Monday 26 September 2016

Our Brand Is Crisis
Dir: David Gordon Green
2015
**
There have been few really great political comedies over the years, the ones that make it and are successful are the ones that understand the fine art of satire. Our Brand Is Crisis doesn't understand satire. You could make a comedy with a political theme but you'd be missing a trick not going into political issues but you can't make a worthwhile political film and just inject comedy into it, not without at least some basic satire.
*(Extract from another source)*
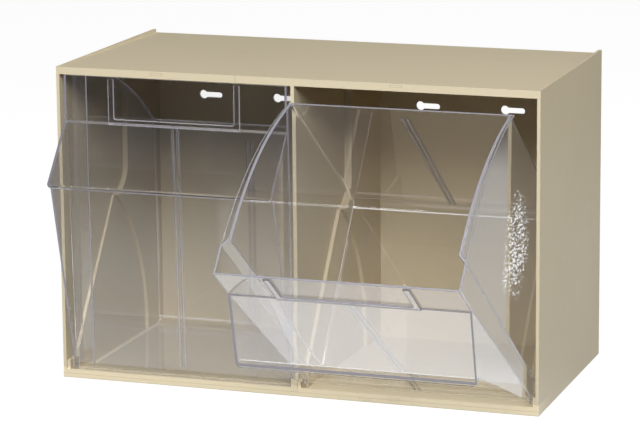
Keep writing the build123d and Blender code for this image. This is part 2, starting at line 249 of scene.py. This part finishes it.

Based on the true events captured in Rachel Boynton's 2005 documentary about the political marketing campaign tactics used by American company Greenberg Carville Shrum in representing Gonzalo de Lozada in 2002's Bolivian presidential elections - of which he eventually won, Our Brand Is Crisis is a fictional version, featuring fictional characters and some fictional methods. There is a little bit of stereotyping in the way characters are portrayed but not too much that it isn't acceptable. I'm not sure if the injection of a rival American firm really helped the story much as there were enough challenges already and it turned into a bit of a smarmy, smug-fest.  Making the heads of each company past lovers made it even worse. Producer George Clooney secured the film rights and was set to star and direct, but after five years of development he decided to do neither and the lead character was rewritten slightly and Sandra Bullock was offered the part. Sandra Bullock was the only thing they got right in the entire film. That's slightly unfair of me, Anthony Mackie and Joaquim de Almeida are particularly good in their supporting roles but everyone is let down by the structure and tone of this badly scripted film. When Bullock is on form, she's brilliant, why the makers made her do her physical comedy though I don't know. When the film has an opportunity to be clear, it simply goes down the slap-stick route and gives Bullock allergies. It's not clever or funny. The film has its moments but it is generally predictable, unbelievable (even though it's based on a true story) and disingenuous, which leads me to believe that it was a project that money was invested in that everyone had fallen out of love with. It had many chances to really make something of itself but just didn't. The conclusion should have been something quite profound but it wasn't, it was casuistic and rather forgettable.